The numbering system works as follows: Odd-numbered highways run generally North and South, and even-numbered highways run East and West, although as with every rule, there are exceptions. The lowest odd-numbered routes are in the East and the highest are in the West. For example, U.S. 1 runs along the East Coast from Fort Kent, Maine to Key West, Florida, and is known as the Atlantic Coast Highway. U.S. 101 (considered a 2-digit highway, the first digit being "10") runs along the West Coast from Port Angeles, Washington to San Diego, California, and is known as the Pacific Coast Highway.

The lowest even-numbered routes are in the North and the highest are in the South. Thus, U.S. 2 runs along the Canadian border from Houghton, Maine (also the beginning of I-95) to originally, Bonners Ferry, Idaho, but now to Everett, Washington. However it is interrupted between the Vermont-New York border and St. Ignace, Michigan. U.S. 90 runs from Jacksonville, Florida to Van Horn, Texas and was known as the Old Spanish Trail.

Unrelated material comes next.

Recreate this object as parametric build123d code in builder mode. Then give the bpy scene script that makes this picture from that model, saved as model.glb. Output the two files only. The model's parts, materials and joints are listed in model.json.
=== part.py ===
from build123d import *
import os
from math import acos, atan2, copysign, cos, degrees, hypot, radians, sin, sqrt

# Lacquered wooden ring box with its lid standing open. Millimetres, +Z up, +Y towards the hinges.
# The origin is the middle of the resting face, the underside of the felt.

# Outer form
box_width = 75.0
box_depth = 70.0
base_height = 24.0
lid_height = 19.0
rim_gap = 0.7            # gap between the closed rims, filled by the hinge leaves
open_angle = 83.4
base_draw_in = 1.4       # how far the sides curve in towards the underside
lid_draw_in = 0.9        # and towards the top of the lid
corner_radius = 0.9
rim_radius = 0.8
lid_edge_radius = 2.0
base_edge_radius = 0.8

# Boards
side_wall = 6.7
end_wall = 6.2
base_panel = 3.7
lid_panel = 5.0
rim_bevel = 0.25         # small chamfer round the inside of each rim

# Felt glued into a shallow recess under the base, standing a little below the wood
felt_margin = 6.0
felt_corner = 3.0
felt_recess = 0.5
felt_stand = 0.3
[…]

The longest U.S. Highway is U.S. 20, which spans 3365 miles from Boston to Newport, Oregon. U.S. 50 traverses the Pony Express route across the far Western states.

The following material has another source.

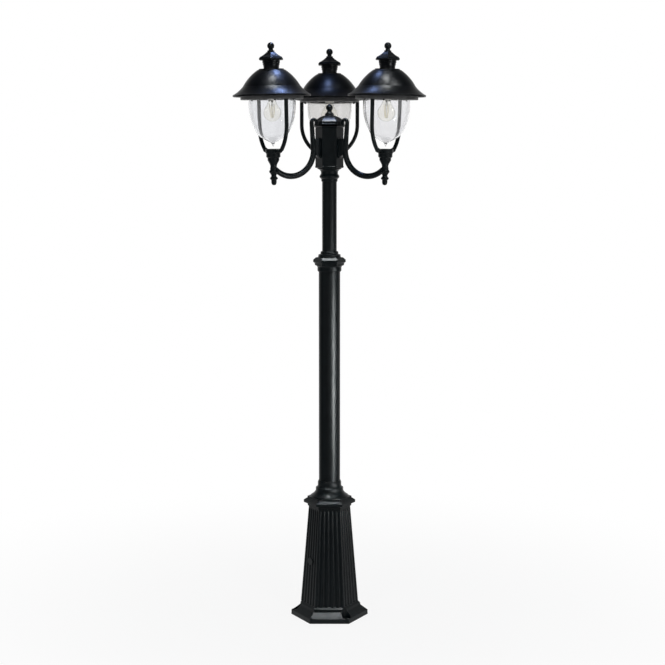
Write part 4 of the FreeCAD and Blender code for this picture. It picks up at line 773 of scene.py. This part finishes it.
def globe_outline(inset):
    """Radius and level of a globe's wall, drawn in by the inset: a circle and an inward arc."""
    rising = np.radians(np.linspace(BALL_START, BALL_END, 56))
    ball = bend(np.array([0.0, GLOBE_CENTRE]), GLOBE - inset, rising)
    neck = arc(ball[-1], (NECK[0] - inset, NECK[1]), -(NECK_BEND + inset), 24)[1:]
    return np.concatenate([ball, neck])


globe_wall = np.concatenate([globe_outline(0.0), globe_outline(GLASS)[::-1]])
for side, azimuth in SIDES.items():
    title, body, stands_for = side + "_round_globe", side + "_bulb", [side + "_bulb_globe"]
    wall = skin(turned(globe_wall, azimuth))
    globe = make_piece(title, [wall], globe_glass, body, stands_for)
    print(globe.name, "is", 2 * GLOBE, "mm wide and has", len(globe.data.polygons), "faces")

# %% [markdown]
# ## Sticks, wires and stem
# Four coated sticks stand round a thin middle wire and spread towards the cap, and wires join their
# ends. A pressed glass stem holds them. Ready-made bars would have to be turned into place one by
# one. Here a rod is a ring carried from foot to head, both given as a distance from the lantern's
# axis and a level, and it is turned about that axis four times.

# %% Sticks, wires and stem
STEM = [(0.6, 316.4), (2.2, 316.8), (3.2, 319), (3.4, 330), (4.6, 336), (8.5, 341), (11.5, 343.5)]
STICK_TOP, STICK_FOOT, STICK_TURN = (11.5, 321.0), (5.5, 268.6), 20
WIRE_TOP, WIRE_FOOT, MIDDLE_FOOT = (0, 317.5), (0, 266.5), (0.01, 266.5)
STICK, WIRE, MIDDLE_WIRE = 0.95, 0.25, 0.4  # radii
ROUNDED = 0.02  # share of a stick's length that each rounded end takes


def leaning_rod(foot, head, radius, azimuth, turn, sides=12, round_ends=True):
    """A rod from foot to head. Its ends' radius = root of (1 - (1 - distance / rounding)^2)."""
    tip, out, side, up = lantern_frame(azimuth)
    spoke = math.cos(turn) * out + math.sin(turn) * side
    across = math.cos(turn) * side - math.sin(turn) * out
    start = ROUNDED * np.array([0.0, 0.2, 0.6])
    share = np.concatenate([start, line(ROUNDED, 1 - ROUNDED, 9), 1 - start[::-1]])
    ends = np.array([foot, head]) / 1000
    path = ends[0] + share[:, None] * (ends[1] - ends[0])
    from_end = np.minimum(share, 1 - share)
    bulge = np.sqrt(np.clip(1 - np.clip(1 - from_end / ROUNDED, 0, 1) ** 2, 0.02, 1))
    radii = radius / 1000 * (bulge if round_ends else np.ones_like(share))
    return swept(tip + path[:, :1] * spoke + path[:, 1:] * up, radii, across, sides)


for side, azimuth in SIDES.items():
    turns = np.radians(STICK_TURN - azimuth) + np.arange(4) * math.pi / 2
    sticks = [skin(leaning_rod(STICK_FOOT, STICK_TOP, STICK, azimuth, turn)) for turn in turns]
    wires = [
        skin(leaning_rod(foot, head, WIRE, azimuth, turn, 8, False))
        for foot, head in ((WIRE_TOP, STICK_TOP), (WIRE_FOOT, STICK_FOOT))
        for turn in turns
    ]
    wires += [skin(leaning_rod(MIDDLE_FOOT, WIRE_TOP, MIDDLE_WIRE, azimuth, turns[0], 8, False))]
    stem = skin(turned(np.array(STEM), azimuth, 32))
    title, body, stands_for = side + "_glowing_sticks", side + "_bulb", [side + "_filament"]
    coated_sticks = make_piece(title, sticks, phosphor, body, stands_for)
    make_piece(side + "_support_wires", wires, zinc_plate, body)
    make_piece(side + "_glass_stem", [stem], stem_glass, body)
    print(coated_sticks.name, "has", len(sticks), "sticks and", len(wires), "wires")

# %% [markdown]
# ## Screw caps
# A bulb's cap is thin sheet rolled into a round thread, with a black glass insulator and a contact
# button above it. Rings stacked at even levels would look like a thread from far off, but would
# not climb. Here the radius follows the turning angle as well as the level, so the ridge rises by
# one pitch in every turn, and fades out into plain collars at both ends.

# %% Screw caps
CAP_FOOT, CAP_TOP, CREST, PITCH, THREAD_DEPTH = 343.0, 362.0, 13.2, 3.5, 0.75
LOWER_COLLAR, UPPER_COLLAR, FADE_LENGTH = 2.5, 1.0, 1.5


def thread_rings(azimuth, rows=76, sides=64):
    """Radius = core + depth * fade * (half + half of cos(2 pi level / pitch - angle))."""
    tip, out, side, up = lantern_frame(azimuth)
    level = np.linspace(CAP_FOOT, CAP_TOP, rows)[:, None]
    angle = np.linspace(0, 2 * math.pi, sides, endpoint=False)[None]
    from_collar = np.minimum(level - CAP_FOOT - LOWER_COLLAR, CAP_TOP - level - UPPER_COLLAR)
    fade = np.clip(from_collar / FADE_LENGTH, 0, 1)
    ridge = 0.5 + 0.5 * np.cos(2 * math.pi * level / PITCH - angle)
    radius = (CREST - THREAD_DEPTH + THREAD_DEPTH * fade * ridge)[..., None] / 1000
    round_about = np.cos(angle)[..., None] * out + np.sin(angle)[..., None] * side
    return tip + level[..., None] / 1000 * up + radius * round_about


CONE = np.array([(12.4, 362.0), (11.6, 363.2), (8.0, 365.0), (6.2, 366.2)])
BUTTON = np.array([(6.2, 366.0), (5.6, 367.2), (3.6, 367.9), (1.2, 368.0)])
for side, azimuth in SIDES.items():
    title, body, stands_for = side + "_screw_cap", side + "_bulb", [side + "_bulb_cap"]
    shell = [skin(thread_rings(azimuth)), skin(turned(BUTTON, azimuth, 32))]
    cone = skin(turned(CONE, azimuth, 48))
    cap = make_piece(title, shell, cap_metal, body, stands_for, 60.0)
    make_piece(side + "_cap_insulator", [cone], cap_glass, body)
    print(cap.name, "has", len(cap.data.polygons), "faces")

# %% [markdown]
# ## What each kind of ray sees
# In a studio the paper behind the object and under it is bright, and the room round the camera is
# dim. Black paint shows that more than anything: its front faces mirror the dim room and its sides
# mirror the paper. More light would whiten the paper, but would flood the post as well. So the
# paper's white is set by the kind of ray: the camera and rays through glass see plain white, a
# mirror ray sees a strength that depends on where it goes, and all other rays see a lit surface,
# so that the light on matt surfaces stays soft and plain.

# %% What each kind of ray sees
WHITE = (1.0, 1.0, 1.0, 1.0)
FRONT_ROOM = 0.04  # what a mirror ray sees in front of the post, where white is 1


def by_kind_of_ray(tree, lit, white, mirrored, paper=1.0):
    """Mixes lit and white by the larger of paper * (camera or glass ray) and mirror ray."""
    path = add(tree, "ShaderNodeLightPath")
    kinds = [path.outputs[f"Is {kind} Ray"] for kind in ("Camera", "Transmission", "Glossy")]
    straight = maths(tree, "MAXIMUM", kinds[0], kinds[1])
    shine = maths(tree, "MULTIPLY", kinds[2], mirrored)
    share = maths(tree, "MAXIMUM", maths(tree, "MULTIPLY", straight, paper), kinds[2])
    both = add(tree, "ShaderNodeMixShader")
    join(
        tree,
        (maths(tree, "MAXIMUM", straight, shine), white.inputs["Strength"]),
        (share, both.inputs[0]),
        (lit.outputs[0], both.inputs[1]),
        (white.outputs[0], both.inputs[2]),
    )
    return both.outputs[0]


print("a mirror ray sees", FRONT_ROOM, "in front of the post and 1.0 behind it")

# %% [markdown]
# ## Floor
# The post stands on a pale floor, so wide that its edge can't be made out. A small one with a
# curved backdrop would do for one view only. Near the foot a little of the lit floor is let
# through, with the post's soft shadow, and farther off it turns plain white. A mirror ray sees it
# bright behind the post and near the foot, and dim in front.

# %% Floor
FLOOR_HALF = 40.0
PAPER_AT_FOOT, GLEAM_AT_FOOT = 0.86, 0.6
floor_mesh = bpy.data.meshes.new("pale_floor")
corners = FLOOR_HALF * np.array([[-1, -1, 0], [1, -1, 0], [1, 1, 0], [-1, 1, 0]], float)
floor_mesh.from_pydata(corners.tolist(), [], [(0, 1, 2, 3)])
floor = bpy.data.objects.new("pale_floor", floor_mesh)
bpy.context.scene.collection.objects.link(floor)
FLOOR_PAINT = {"Base Color": (0.9, 0.9, 0.9, 1.0), "Roughness": 0.9}
floor_paint, tree, shader, place = start_finish("pale_floor_paint", FLOOR_PAINT)
glow = add(tree, "ShaderNodeEmission", {"Color": WHITE})
distance = add(tree, "ShaderNodeVectorMath", operation="LENGTH")
parts = add(tree, "ShaderNodeSeparateXYZ")
for node in (distance, parts):
    join(tree, (place.outputs["Object"], node.inputs[0]))
away = distance.outputs["Value"]
paper = spread(tree, away, 0.4, 2.5, PAPER_AT_FOOT, 1.0)
backward = maths(tree, "DIVIDE", parts.outputs["Y"], away)
gleam = spread(tree, away, 0.5, 2.5, GLEAM_AT_FOOT, 0.0)
mirrored = maths(tree, "MAXIMUM", spread(tree, backward, 0.1, 1.0, FRONT_ROOM, 1.0), gleam)
surface = by_kind_of_ray(tree, shader, glow, mirrored, paper)
join(tree, (surface, tree.nodes["Material Output"].inputs["Surface"]))
floor.data.materials.append(floor_paint)
print("the floor is", 2 * FLOOR_HALF, "metres wide")

# %% [markdown]
# ## Sky
# The sky could be a picture of a studio. Two soft steps do the same and can be explained: a mirror
# ray sees it fade from white behind the post to nearly black in front, and to a quarter overhead.
# The light that it gives to matt surfaces is the same all round.

# %% World
SKY, SKY_STRENGTH, CEILING = (0.97, 0.98, 1.0, 1.0), 0.55, 0.25
world = bpy.data.worlds.new("pale_sky")
bpy.context.scene.world = world
world.use_nodes = True
tree = world.node_tree
sky = tree.nodes["Background"]
sky.inputs["Color"].default_value = SKY
sky.inputs["Strength"].default_value = SKY_STRENGTH
direction = add(tree, "ShaderNodeTexCoord")
heading = add(tree, "ShaderNodeSeparateXYZ")
join(tree, (direction.outputs["Generated"], heading.inputs[0]))
behind = spread(tree, heading.outputs["Y"], 0.1, 1.0, FRONT_ROOM, 1.0)
ceiling = spread(tree, heading.outputs["Z"], 0.1, 0.6, 1.0, CEILING)
white = add(tree, "ShaderNodeBackground", {"Color": WHITE})
surface = by_kind_of_ray(tree, sky, white, maths(tree, "MULTIPLY", behind, ceiling))
join(tree, (surface, tree.nodes["World Output"].inputs["Surface"]))
print("the sky's strength on matt surfaces is", SKY_STRENGTH)

# %% [markdown]
# ## Panels and lamps
# The light on matt surfaces is plain: the sky and two wide panels in front. The photograph's shine
# says where its other lamps were. A highlight stands where the surface's direction is halfway
# between the camera and the lamp, so each one was placed by the spots it has to make: the paired
# blue spots on the domes, the grey patches between them, the long soft band down the right of the
# lower pole, and the bright slopes of foot and lid. Two dim side panels give the flanks of the
# poles their sheen. These are left out of the matt light, and the lamps that would light other
# pieces too have a narrow beam.


# %% Panels and lamps
def light_panel(
    name, place, size, power, colour=WHITE[:3], target=(0.0, 0.0, 2.1), matt=True, beam=180.0
):
    """A panel, width by height, that looks from its place towards the target."""
    data = bpy.data.lights.new(name, "AREA")
    data.shape = "RECTANGLE"
    data.size, data.size_y = size
    data.energy = power
    data.color = colour
    data.spread = math.radians(beam)
    panel = bpy.data.objects.new(name, data)
    panel.location = place
    panel.rotation_euler = (Vector(target) - Vector(place)).to_track_quat("-Z", "Y").to_euler()
    panel.visible_camera = False
    panel.visible_diffuse = matt
    bpy.context.scene.collection.objects.link(panel)


BLUE, GREY, PLAIN = (0.35, 0.5, 1.0), (0.96, 1.0, 1.0), WHITE[:3]
LEFT_DOME, RIGHT_DOME = (-0.222, -0.128, 2.25), (0.222, -0.128, 2.25)
# Name, place, width and height, power, colour, target, and the beam's width in degrees
SHINE_ONLY = [
    ("overhead_lamp", (-0.062, 0.0, 2.985), (0.12, 0.12), 10.0, BLUE, (-1.1, 0.0, 2.3), 180.0),
    ("post_lamp", (0.0, -0.45, 3.6), (0.5, 0.5), 1.0, GREY, (0.0, -0.06, 1.3), 13.0),
    ("right_hood_lamp", (0.67, -0.69, 3.18), (0.45, 0.45), 0.42, GREY, RIGHT_DOME, 28.0),
    ("left_hood_lamp", (-0.34, -0.81, 3.18), (0.45, 0.45), 0.03, GREY, LEFT_DOME, 28.0),
    ("pole_lamp", (2.19, -2.05, 0.6), (0.9, 0.3), 4.2, GREY, (0.0, 0.0, 1.0), 26.0),
    ("left_side_panel", (-3.0, -1.7, 1.3), (1.6, 2.2), 3.6, PLAIN, (0.0, 0.0, 1.3), 180.0),
    ("right_side_panel", (3.0, -1.7, 1.6), (1.2, 1.8), 8.0, PLAIN, (0.0, 0.0, 1.6), 180.0),
    ("side_lamp", (2.19, -2.05, 0.6), (0.3, 0.3), 30.0, GREY, (0.0, 0.0, 1.8), 180.0),
]
light_panel("left_front_panel", (-2.4, -4.6, 3.4), (1.2, 1.2), 30.0)
light_panel("right_front_panel", (2.4, -4.6, 3.4), (1.2, 1.2), 32.0)
for *settings, beam in SHINE_ONLY:
    light_panel(*settings, matt=False, beam=beam)
print("two panels light matt surfaces, and", len(SHINE_ONLY), "more make shine alone")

The most famous is U.S. 66 which doesn't even exist anymore. It was decommissioned in 1985. However, the merchants along that road formed an association to stimulate their small businesses by appealing to Americans' nostalgic memories. Route 66, the Mother Road, was the first national highway to be completely paved (in 1938). It was the preferred route of Dust Bowl migrants traveling to California, memorialized in John Steinbeck's great novel, Grapes of Wrath. It was originally designated as Route 60, but Kentucky objected because it had been left off major East-West routes, and its Route 62 didn't have the same pizazz as Route 60. But other states objected to losing Route 60--Missouri had already printed maps and Oklahoma had prepared signs. Eventually a compromise was reached and Route 66 was considered a nice round number. Kentucky to this day has Route 60 spanning the state.

As one can see, there's more to the highway system than meets the eye, and there's a rich history behind it.